Hello AWESOME!
I am SO excited to have begun this journey, and that I have the technology available to me to keep a record of my progress and to share it with my friends, family, and readers! What an amazing blessing!
I would like to start by filling you in on how I got to where I am today!--- Long story short, or as short as I can muster! haha
I am 23 years old, 24 in one month. I have 2 baby boys and they are 2 1/2 and almost 9 months. I have a husband whom I LOVE DEARLY and have been married to for 4 years and counting! I am the oldest of 6 children, 8 total to include my cousins whom we adopted when I was a teenager! Yes. That is 8 kids. At one point we had 8 kids, 10 people in one house, 2 cats, and 1 dog... and 1 bathroom! haha. :) It was loud, crazy, fun, and often very VERY difficult!
When I look at who I am today I have SO MUCH to be grateful for, so MANY who love me, and yet I have much deep rooted pain that has festered for years and is on occasion rubbed raw again only to be covered up and ignored again, or I will heal a little at a time and slowly my wounds become scars. After years and years my scars will begin to fade as long as I continue to let them heal. On occasion they are ripped back open! This is life. I cannot allow the pain of yesterday to hinder my tomorrow! THUS BEGINS MY JOURNEY!
I have read that having a negative body image can not only hinder your progress, but lead to ultimate failure!
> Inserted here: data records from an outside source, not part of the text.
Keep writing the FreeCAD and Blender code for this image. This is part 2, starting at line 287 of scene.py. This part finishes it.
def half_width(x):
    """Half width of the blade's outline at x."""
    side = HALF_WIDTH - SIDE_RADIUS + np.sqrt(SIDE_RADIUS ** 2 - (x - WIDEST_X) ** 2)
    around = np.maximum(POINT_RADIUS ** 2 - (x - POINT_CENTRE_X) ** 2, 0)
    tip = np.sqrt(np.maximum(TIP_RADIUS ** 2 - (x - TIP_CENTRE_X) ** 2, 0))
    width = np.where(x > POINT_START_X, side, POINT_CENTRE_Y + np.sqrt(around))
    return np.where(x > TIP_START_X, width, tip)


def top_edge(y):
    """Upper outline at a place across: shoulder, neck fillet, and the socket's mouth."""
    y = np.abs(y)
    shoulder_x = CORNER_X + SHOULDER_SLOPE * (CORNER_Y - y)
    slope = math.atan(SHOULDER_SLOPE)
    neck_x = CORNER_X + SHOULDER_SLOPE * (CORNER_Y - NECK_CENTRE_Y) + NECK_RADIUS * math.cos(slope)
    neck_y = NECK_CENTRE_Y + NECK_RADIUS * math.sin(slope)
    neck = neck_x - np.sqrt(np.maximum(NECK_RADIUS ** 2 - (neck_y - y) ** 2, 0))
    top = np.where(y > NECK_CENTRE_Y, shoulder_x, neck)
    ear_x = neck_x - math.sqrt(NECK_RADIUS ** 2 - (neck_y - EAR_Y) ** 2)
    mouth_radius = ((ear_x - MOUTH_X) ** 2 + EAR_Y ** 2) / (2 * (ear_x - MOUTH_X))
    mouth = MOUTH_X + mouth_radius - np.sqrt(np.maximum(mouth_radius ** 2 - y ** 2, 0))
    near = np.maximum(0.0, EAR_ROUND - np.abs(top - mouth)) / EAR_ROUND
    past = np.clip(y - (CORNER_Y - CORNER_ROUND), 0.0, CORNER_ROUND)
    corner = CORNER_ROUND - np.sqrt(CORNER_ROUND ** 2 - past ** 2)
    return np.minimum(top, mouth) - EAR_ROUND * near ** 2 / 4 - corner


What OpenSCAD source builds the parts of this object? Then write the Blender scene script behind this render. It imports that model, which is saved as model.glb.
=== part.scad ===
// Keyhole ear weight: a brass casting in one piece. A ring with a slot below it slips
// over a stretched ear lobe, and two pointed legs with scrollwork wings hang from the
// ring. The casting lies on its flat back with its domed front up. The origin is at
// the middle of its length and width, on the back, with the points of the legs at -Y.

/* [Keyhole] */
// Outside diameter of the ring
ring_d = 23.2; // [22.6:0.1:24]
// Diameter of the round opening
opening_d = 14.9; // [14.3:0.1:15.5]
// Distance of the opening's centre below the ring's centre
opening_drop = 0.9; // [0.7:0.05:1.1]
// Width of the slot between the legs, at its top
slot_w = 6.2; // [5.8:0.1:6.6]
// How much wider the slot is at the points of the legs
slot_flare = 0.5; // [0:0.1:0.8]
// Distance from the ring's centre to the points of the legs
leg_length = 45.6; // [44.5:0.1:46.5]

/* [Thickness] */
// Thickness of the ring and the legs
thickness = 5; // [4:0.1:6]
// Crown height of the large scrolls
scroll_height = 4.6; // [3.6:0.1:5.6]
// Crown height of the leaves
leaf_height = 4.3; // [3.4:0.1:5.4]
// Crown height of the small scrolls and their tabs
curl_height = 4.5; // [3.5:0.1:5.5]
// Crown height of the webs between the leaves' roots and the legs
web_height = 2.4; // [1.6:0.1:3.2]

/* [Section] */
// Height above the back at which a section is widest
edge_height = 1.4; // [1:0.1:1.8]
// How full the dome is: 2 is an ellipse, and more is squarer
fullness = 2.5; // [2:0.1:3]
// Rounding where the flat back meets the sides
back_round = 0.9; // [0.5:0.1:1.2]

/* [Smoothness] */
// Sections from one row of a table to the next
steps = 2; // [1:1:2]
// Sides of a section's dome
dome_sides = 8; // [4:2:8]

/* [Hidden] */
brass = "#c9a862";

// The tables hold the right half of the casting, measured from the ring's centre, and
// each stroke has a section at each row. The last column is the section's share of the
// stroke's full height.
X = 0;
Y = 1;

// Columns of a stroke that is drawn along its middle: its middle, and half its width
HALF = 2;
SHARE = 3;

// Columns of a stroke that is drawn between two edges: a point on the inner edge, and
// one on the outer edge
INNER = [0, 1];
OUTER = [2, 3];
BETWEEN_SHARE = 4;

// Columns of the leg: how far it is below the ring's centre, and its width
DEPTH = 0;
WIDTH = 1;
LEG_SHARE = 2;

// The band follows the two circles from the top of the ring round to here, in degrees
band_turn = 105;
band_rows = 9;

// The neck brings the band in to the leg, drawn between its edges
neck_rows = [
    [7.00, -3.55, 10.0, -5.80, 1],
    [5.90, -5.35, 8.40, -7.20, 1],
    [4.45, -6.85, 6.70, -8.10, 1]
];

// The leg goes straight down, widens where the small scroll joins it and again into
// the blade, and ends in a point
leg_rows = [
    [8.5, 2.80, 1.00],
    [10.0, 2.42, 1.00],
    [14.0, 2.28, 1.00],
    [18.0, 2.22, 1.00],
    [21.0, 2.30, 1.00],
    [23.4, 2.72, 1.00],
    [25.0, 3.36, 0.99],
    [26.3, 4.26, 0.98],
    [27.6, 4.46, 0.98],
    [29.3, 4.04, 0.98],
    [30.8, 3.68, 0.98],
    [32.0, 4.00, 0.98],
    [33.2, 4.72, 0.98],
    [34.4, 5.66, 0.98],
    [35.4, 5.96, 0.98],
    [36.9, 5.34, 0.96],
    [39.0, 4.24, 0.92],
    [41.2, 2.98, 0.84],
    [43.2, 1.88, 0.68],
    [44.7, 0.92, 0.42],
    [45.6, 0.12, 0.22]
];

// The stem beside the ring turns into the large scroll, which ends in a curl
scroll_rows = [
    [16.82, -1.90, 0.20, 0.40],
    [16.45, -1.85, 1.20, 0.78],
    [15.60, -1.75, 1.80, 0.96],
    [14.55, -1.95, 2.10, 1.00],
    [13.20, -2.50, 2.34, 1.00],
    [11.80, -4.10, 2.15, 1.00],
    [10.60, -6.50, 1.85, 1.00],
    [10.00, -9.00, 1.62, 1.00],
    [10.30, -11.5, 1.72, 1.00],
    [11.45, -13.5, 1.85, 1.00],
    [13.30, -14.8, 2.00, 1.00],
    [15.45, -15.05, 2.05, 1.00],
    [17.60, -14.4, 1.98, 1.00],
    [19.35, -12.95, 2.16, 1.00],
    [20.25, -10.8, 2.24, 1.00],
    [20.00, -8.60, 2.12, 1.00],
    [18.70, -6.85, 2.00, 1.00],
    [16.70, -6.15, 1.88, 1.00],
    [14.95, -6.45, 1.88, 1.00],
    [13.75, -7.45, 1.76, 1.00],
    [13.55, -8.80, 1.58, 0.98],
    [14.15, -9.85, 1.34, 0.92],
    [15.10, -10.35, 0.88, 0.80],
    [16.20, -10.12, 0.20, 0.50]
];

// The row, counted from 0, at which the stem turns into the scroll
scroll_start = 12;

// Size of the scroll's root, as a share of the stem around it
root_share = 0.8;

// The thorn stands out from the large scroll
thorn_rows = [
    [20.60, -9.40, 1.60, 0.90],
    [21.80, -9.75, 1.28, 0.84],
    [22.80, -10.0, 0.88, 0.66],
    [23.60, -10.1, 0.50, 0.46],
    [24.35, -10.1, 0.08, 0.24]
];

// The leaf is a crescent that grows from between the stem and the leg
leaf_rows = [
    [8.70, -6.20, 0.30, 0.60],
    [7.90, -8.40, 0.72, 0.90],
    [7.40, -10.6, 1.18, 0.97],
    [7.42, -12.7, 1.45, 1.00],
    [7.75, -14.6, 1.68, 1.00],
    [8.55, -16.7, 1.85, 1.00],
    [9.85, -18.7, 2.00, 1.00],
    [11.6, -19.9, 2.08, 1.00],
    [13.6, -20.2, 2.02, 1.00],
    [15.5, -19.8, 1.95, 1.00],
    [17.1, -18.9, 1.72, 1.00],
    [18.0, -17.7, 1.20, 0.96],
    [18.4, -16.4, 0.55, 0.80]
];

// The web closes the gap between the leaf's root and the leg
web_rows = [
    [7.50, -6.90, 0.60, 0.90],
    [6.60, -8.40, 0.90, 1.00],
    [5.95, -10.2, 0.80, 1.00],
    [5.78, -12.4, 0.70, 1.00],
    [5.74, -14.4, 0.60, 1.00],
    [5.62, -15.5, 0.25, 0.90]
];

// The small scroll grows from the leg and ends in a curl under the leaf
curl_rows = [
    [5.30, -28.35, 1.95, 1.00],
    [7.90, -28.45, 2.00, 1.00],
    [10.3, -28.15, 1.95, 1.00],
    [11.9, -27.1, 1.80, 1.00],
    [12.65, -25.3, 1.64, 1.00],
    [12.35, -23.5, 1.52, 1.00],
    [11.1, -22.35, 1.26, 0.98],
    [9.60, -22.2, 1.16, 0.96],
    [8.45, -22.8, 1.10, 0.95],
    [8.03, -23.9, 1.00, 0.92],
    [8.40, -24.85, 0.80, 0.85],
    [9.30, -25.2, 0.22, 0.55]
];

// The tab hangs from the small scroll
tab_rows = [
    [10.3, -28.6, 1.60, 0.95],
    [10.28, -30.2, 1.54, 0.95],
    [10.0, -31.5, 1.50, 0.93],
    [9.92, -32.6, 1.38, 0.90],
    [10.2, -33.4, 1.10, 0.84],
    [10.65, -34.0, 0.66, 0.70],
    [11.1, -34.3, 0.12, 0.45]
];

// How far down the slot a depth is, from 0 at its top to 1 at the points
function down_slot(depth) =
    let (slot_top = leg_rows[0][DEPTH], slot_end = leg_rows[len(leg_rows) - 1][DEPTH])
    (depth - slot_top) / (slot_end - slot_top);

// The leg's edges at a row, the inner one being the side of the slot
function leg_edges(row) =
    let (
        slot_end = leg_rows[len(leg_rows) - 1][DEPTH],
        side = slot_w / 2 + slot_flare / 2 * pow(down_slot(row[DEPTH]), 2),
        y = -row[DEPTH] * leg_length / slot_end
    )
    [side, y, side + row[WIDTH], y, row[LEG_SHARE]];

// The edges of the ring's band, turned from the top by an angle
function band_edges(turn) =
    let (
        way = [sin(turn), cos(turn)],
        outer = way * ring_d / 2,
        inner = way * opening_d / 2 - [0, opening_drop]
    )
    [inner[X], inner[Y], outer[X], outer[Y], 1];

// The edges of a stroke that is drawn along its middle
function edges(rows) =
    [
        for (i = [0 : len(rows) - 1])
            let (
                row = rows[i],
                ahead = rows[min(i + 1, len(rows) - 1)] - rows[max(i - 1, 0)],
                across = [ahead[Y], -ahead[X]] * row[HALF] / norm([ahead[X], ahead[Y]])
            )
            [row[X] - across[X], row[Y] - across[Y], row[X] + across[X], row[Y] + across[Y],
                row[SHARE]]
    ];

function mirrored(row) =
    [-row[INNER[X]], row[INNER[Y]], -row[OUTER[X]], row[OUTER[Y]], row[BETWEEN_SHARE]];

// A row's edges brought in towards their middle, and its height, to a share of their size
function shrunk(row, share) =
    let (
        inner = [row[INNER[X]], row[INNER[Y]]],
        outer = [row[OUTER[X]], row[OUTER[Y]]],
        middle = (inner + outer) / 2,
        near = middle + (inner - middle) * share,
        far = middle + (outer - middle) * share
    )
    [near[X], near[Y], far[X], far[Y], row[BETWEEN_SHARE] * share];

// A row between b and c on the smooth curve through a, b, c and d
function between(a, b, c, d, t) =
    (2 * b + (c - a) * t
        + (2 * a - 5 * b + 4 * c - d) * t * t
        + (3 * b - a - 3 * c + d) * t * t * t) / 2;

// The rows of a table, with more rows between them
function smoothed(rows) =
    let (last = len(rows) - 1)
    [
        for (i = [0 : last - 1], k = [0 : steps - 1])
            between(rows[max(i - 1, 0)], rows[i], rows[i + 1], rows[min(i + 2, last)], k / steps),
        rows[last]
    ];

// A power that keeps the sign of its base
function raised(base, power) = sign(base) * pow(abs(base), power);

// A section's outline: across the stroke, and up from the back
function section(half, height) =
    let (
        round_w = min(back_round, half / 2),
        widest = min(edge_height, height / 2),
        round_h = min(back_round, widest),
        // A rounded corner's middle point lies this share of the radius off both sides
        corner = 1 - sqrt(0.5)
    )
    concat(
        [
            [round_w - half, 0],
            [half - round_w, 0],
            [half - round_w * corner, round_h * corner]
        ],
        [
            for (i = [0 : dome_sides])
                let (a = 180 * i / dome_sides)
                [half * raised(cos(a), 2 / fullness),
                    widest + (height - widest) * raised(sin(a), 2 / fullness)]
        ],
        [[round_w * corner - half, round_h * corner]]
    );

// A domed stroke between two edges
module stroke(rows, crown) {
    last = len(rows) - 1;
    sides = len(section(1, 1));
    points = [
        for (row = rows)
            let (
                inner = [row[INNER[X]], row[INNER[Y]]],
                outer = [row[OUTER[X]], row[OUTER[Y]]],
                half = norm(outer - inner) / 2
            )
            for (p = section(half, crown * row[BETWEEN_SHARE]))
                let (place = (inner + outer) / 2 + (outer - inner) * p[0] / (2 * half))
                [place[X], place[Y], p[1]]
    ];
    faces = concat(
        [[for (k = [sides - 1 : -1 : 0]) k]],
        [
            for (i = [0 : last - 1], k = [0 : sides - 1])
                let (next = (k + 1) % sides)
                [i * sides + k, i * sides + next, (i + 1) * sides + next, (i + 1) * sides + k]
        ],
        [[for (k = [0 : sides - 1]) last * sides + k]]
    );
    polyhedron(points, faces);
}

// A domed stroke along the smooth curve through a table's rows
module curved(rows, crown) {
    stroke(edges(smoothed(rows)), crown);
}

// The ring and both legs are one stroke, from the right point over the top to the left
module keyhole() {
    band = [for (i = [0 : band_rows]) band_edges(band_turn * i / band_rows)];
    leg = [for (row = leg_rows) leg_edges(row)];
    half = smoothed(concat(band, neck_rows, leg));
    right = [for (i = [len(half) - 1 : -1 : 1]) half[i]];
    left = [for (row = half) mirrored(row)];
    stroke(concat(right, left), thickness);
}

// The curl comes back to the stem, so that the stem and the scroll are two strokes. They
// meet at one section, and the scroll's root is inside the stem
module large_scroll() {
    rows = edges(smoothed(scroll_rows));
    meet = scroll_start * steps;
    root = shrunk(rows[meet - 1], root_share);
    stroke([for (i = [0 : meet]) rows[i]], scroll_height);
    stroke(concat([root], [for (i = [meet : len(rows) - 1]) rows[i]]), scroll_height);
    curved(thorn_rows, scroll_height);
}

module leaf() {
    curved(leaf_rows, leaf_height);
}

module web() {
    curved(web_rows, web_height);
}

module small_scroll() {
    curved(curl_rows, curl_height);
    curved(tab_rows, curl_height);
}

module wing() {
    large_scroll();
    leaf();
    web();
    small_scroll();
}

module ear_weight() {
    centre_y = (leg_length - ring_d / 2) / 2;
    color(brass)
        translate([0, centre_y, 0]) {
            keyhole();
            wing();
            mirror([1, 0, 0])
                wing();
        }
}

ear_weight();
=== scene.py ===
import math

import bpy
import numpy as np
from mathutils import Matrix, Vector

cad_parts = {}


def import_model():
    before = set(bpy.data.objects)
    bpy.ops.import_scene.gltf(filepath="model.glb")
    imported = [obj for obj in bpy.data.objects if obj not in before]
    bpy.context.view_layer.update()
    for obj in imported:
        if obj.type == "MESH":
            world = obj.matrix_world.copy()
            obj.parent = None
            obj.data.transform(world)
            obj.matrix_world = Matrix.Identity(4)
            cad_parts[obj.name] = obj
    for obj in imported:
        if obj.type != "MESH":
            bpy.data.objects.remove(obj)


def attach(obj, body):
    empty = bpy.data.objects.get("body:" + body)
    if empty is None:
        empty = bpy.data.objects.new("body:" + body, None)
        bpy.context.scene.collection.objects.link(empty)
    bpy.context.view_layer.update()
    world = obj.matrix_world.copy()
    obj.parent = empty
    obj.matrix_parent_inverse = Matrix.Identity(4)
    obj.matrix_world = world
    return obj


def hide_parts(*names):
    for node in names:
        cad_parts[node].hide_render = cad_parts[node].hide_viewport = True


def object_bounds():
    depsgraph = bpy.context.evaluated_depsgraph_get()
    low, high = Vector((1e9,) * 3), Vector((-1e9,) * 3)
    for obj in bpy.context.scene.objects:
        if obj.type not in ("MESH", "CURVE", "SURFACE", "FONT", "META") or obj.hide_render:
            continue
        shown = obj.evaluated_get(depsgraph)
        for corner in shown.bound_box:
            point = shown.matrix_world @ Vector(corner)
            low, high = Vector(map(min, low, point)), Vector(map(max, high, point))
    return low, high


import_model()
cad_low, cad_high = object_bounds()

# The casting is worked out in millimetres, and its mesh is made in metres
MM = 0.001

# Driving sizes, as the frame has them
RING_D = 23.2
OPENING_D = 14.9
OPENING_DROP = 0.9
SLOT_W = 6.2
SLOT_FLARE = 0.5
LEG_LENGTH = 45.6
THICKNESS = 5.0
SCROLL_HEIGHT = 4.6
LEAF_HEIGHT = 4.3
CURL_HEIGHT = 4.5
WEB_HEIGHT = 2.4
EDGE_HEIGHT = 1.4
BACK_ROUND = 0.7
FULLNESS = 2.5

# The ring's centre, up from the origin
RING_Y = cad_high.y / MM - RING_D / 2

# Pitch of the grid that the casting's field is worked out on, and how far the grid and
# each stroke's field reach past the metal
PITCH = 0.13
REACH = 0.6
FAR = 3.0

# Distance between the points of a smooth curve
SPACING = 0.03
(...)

THUS I have started meeting with a counselor! With her I am finding that above all my other issues, I am simply TOO HARD ON MYSELF! I am not Kind enough. I am not realistic. I set myself up for failure by setting my personal expectations TOO HIGH! I know this is very deep rooted, and a direct result from the way I was raised. I know the source, and as the years have passed I have slowly found perspective. NOW is the time to SQUASH the voice that tells me I am FAT, that tells me that I am NOT WORTH it! That I CANT DO IT! The same voice that tells me I have to do EVERYTHING and LOOK THIS WAY, and that unless I DO I am simply NOT GOOD ENOUGH!... . . . . No more.
There is NO ROOM for that voice in my head! I deserve more than what I give myself. I am WORTH more than that.
I. AM. TOO. AWESOME. to let this continue!
So.
I am starting where we all do. The beginning. :)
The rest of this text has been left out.